If you want to add a pejorative twist to the word you need to use, try the suffix -accio: it works! Un libraccio is a bad book, and we use robaccia to refer to something bad, or of poor quality or little value, in short, junk.

Sometimes we use -accio in a tender, endearing way: una ragazzaccia is a bad girl whom we wouldn’t blame for being so. And if we refer to someone as geniaccio, we think they are very intelligent and smart.

Suffix -astro will “worsen” nouns and “weaken” adjectives: be prepared to be referred to as poetastro if you write bad poetry, or to have your pasta defined dolciastra if you put sugar in it instead of salt. If you use -astro with colors, like you’d use-ish in English, it usually means a color that’s not pure: biancastro means whitish, kind of white, rossastro is reddish, and so on. 

But beware: although -astro with nouns for family members and relatives is like half- or step- in English.

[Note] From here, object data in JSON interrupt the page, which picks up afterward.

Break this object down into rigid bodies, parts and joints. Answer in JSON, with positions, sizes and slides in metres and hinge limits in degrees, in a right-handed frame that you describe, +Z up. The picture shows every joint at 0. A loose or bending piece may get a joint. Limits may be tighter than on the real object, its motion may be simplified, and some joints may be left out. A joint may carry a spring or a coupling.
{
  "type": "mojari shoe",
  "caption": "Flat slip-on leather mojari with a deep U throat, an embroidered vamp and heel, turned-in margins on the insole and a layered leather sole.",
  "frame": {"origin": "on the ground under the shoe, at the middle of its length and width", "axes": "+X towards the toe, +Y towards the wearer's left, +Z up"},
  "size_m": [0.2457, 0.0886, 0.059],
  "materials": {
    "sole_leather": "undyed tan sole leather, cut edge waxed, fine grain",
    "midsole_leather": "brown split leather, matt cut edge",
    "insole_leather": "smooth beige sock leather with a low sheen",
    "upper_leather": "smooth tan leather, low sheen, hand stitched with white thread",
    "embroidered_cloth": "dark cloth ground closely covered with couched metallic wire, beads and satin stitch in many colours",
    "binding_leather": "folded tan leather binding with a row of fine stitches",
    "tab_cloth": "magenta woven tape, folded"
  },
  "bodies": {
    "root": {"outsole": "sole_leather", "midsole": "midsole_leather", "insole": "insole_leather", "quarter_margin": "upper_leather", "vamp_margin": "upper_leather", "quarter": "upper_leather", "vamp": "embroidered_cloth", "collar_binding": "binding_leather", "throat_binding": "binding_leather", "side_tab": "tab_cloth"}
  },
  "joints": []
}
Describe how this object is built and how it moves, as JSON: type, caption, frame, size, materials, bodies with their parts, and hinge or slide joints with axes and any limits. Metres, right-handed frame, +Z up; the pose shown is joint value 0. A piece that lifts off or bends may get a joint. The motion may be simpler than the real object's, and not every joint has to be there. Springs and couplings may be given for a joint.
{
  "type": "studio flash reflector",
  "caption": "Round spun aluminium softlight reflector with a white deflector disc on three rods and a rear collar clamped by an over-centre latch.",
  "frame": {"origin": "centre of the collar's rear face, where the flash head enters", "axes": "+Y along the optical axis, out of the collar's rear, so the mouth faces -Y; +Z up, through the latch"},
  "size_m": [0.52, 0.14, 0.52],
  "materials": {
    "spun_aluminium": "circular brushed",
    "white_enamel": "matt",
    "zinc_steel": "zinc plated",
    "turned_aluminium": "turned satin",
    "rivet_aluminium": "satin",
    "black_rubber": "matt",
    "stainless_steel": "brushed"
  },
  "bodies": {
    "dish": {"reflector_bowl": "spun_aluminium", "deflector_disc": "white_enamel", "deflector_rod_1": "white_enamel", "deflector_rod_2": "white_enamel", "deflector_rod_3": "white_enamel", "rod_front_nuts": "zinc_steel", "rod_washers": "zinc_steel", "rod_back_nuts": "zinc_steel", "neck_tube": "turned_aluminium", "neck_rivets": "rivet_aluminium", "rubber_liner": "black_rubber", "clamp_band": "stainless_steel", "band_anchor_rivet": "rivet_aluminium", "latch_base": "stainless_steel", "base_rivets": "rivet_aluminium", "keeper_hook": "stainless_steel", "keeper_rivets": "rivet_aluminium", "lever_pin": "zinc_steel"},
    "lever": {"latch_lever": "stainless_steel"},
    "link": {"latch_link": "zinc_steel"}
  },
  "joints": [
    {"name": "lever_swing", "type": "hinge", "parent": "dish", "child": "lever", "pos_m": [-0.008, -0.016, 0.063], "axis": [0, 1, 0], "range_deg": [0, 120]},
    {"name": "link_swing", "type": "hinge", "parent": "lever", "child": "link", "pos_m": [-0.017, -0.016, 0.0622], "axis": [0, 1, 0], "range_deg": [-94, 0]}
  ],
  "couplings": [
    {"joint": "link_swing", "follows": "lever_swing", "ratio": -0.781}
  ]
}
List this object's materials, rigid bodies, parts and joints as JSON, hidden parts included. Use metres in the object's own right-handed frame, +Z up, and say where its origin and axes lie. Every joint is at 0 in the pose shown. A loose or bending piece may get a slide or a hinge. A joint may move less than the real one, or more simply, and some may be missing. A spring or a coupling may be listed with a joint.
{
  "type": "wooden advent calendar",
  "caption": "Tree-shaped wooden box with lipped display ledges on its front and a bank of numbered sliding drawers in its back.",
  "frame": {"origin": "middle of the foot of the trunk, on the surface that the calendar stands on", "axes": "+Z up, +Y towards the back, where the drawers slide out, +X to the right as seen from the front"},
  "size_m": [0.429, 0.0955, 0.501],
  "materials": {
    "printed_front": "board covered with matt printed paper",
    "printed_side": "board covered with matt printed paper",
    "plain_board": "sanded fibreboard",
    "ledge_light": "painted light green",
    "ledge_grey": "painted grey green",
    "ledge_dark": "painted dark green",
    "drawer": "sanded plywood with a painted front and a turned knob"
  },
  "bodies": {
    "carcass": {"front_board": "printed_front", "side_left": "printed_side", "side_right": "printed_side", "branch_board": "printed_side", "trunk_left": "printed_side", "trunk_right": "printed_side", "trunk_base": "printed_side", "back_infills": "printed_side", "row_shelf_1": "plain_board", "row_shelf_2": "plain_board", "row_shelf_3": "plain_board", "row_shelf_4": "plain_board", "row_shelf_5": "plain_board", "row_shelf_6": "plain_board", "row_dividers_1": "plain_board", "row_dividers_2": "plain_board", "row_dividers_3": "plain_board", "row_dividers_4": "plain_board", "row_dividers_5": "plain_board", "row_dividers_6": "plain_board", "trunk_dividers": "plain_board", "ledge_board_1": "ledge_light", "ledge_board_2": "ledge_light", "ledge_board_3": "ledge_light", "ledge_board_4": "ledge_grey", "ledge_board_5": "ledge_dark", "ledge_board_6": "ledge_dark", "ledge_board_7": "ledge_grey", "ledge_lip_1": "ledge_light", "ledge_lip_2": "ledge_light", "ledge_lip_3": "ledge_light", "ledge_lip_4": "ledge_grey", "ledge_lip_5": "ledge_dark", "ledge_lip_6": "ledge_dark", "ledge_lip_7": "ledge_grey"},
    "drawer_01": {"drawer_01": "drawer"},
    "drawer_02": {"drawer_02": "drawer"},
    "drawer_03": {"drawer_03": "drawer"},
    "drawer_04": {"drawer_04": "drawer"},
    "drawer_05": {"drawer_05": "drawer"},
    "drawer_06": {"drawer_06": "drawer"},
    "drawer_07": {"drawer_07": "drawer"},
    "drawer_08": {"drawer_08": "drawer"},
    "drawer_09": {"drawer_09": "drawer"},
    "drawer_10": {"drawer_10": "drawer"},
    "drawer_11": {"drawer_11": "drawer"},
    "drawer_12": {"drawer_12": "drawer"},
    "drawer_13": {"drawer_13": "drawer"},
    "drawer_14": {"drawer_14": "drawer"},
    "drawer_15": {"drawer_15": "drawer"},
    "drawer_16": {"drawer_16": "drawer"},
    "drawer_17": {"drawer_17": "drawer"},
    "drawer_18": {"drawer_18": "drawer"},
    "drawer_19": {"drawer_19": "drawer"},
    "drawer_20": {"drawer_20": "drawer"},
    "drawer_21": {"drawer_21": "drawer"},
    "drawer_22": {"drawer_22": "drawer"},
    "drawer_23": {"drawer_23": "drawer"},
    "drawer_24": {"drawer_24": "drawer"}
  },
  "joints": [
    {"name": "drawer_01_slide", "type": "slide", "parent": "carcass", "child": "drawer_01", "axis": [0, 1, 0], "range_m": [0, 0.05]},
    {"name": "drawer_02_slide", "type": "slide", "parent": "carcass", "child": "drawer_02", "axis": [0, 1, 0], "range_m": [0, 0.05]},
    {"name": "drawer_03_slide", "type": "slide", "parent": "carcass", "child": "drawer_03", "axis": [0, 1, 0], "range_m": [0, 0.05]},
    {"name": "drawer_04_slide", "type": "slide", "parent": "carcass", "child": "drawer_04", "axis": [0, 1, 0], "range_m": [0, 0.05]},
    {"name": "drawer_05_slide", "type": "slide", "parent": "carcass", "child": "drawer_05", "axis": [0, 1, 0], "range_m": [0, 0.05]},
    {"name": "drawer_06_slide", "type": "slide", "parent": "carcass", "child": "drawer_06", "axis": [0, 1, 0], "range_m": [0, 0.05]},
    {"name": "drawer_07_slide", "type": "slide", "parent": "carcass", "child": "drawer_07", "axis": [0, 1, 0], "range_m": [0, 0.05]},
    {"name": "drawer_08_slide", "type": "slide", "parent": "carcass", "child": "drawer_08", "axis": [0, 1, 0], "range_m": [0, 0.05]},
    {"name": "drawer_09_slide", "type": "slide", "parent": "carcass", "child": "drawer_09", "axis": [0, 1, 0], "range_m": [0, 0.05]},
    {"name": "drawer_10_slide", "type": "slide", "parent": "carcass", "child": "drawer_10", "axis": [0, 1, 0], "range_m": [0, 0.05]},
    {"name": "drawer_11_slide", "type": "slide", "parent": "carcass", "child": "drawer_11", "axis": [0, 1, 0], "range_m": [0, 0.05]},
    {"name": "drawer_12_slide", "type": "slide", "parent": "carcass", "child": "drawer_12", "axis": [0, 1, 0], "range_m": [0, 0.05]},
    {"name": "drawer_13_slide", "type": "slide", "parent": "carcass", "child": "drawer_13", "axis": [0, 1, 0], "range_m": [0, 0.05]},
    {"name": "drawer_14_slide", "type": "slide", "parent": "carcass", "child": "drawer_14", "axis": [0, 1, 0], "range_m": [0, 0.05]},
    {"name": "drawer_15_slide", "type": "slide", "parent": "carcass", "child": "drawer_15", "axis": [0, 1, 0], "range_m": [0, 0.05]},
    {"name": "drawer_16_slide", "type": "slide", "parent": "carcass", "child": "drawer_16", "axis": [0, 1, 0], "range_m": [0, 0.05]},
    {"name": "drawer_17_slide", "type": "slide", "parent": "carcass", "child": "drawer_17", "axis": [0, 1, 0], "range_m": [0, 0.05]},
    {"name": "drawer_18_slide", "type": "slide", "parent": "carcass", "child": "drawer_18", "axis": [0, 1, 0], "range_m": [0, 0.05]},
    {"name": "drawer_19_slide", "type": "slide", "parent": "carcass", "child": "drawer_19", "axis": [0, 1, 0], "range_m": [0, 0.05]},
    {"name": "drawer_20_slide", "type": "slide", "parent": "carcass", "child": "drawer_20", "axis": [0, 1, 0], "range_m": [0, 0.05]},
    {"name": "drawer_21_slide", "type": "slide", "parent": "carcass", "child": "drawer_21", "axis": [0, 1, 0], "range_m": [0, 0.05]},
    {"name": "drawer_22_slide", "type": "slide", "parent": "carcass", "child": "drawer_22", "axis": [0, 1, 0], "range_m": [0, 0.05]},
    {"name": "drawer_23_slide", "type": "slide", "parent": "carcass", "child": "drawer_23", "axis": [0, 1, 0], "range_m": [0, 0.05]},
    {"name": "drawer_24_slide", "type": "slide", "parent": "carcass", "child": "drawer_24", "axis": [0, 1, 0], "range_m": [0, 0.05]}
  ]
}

Fratellastro is half-brother; sorellastra is half-sister; figliastro is stepson or step-child (but matrigna and patrigno are used for stepparents): they have a slightly negative meaning, so we usually prefer to use a paraphrase. Matrigna is a particularly disliked word. I guess it’s because it reminds us of Cinderella’s stepmother who no one likes.

You can use -accio with adjectives and adverbs as well, while -astro is just for nouns and adjectives. Here’s some examples:

Quella bambina è monellaccia. (adjective)

Carlo ha perso il lavoro, poveraccio! (adjective)

Che furbastra! Giulia si è fatta invitare a cena da Paolo lodando le sue doti di cuoco. (adjective)

“Come stai?” “Non c’è malaccio” (adverb)

Quando fai i test a crocette (i.e. multiple choice tests) non rispondere a casaccio. (adverbial phrase)

Is that all?

Of course, it isn’t! We have many more suffixes, but they’re far less common than the ones above. I’ll be happy to add some more hints if you ask me by commenting this article.

Pro tip: hoarding suffixes

Some suffixes can be combined in a single word, and usually their meaning sums up. 

As for nouns, here’s some examples: a little tiny book will be un librettino, and we may call a big (and maybe rude) man un omaccione. This won’t happen too often with adjectives, but it’s possible: I could say “La mia gatta è vecchiettina” if she’s pretty old, or I can use bassottino to define someone who’s pretty short. Un furbacchione is a sly person, someone you’d call an ‘old fox’, and you can use it both as a name and an adjective.

Thank you for taking the time to read my article. I hope it’ll broaden your Italian language toolbox and help you finding your way through the crazy jungle of Italian alterazioni.

Keep on boosting your Italian!

Continuate a migliorare il vostro italiano!